I’m with Kristof 100% on this. Why do Christians get a pass for this kind of language when Muslims don’t?

Here in America, we’re free to believe what we want and to read what we want. I completely support the right of evangelical Christians to read “Glorious Appearing” and believe that God will cast their friends, neighbors, and even their relatives into a pit of fire (not to mention billions of Hindus, Muslims, Jews and even Mormons). But that doesn’t mean that other people shouldn’t ask hard questions about what kinds of paths those beliefs can take a believer down, and whether actions generated by those beliefs are truly right.

It’s also well-known that the current Presidential administration is a deeply Christian one. We need to ask whether this attitude of “they’re all going to Hell anyway” (aka the James Baker ‘Fuck The Jews‘ point of view) has had a real impact on their foreign and domestic policies.
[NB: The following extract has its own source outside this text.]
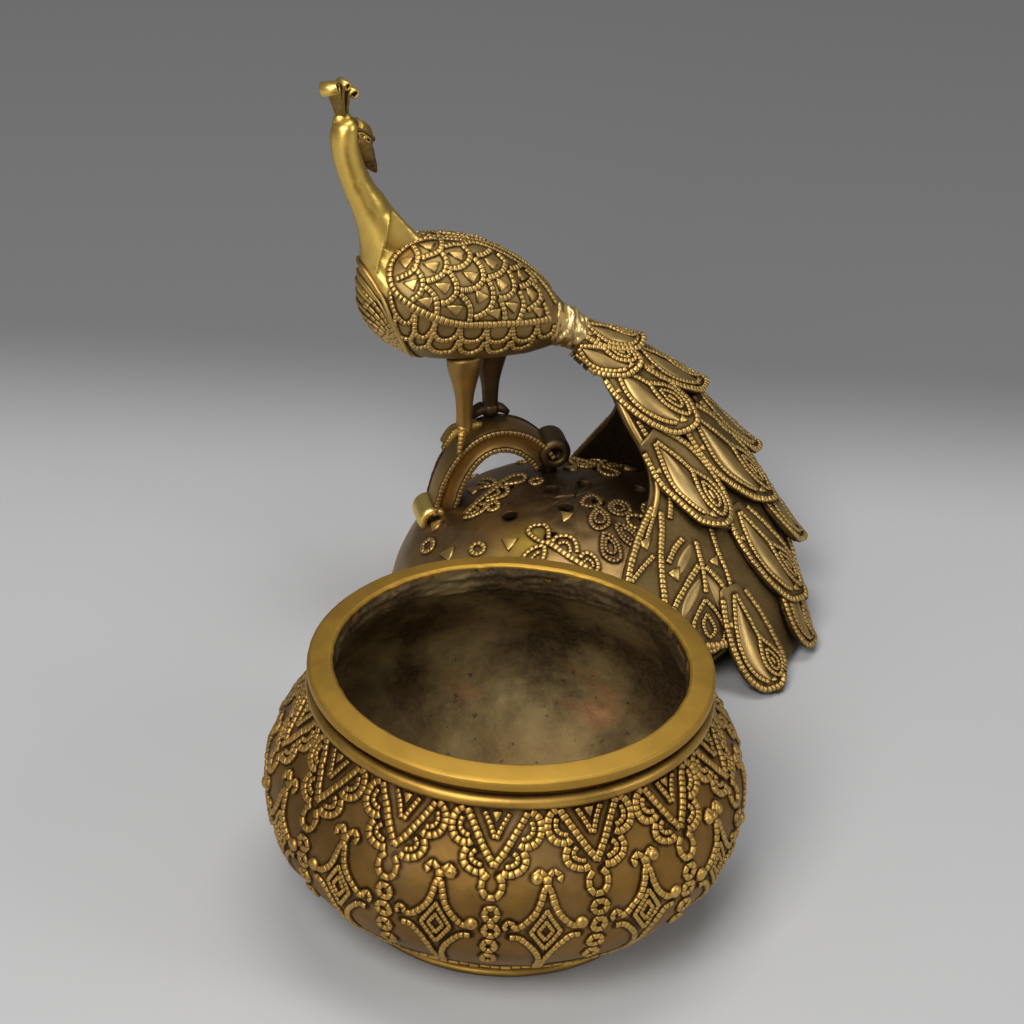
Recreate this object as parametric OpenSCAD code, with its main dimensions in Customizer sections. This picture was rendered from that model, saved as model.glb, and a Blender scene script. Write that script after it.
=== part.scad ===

This President, after all, has not been shy about saying Jesus is his favorite philosopher and a more important guide to him than his own father.

Kristof also says:

As my Times colleague David Kirkpatrick noted in an article, this portrayal of a bloody Second Coming reflects a shift in American portrayals of Jesus, from a gentle Mister Rogers figure to a martial messiah presiding over a sea of blood. Militant Christianity rises to confront Militant Islam.

It leaves me uncomfortably wondering where Jews fit into the picture.

Going off on a quick tangent – I sometimes wonder – how, if you’re a deeply devout evangelical, do you live with the sincere belief that most of your fellows on this planet are going to burn in hell? Do you worry about it, pray for them, and hope they see the light? Or do you just pretend to be nice to them and in the privacy of your home, laugh at them all for being doomed to Hell?

I doubt many Christians of that persuasion read this blog, but I would really like to know.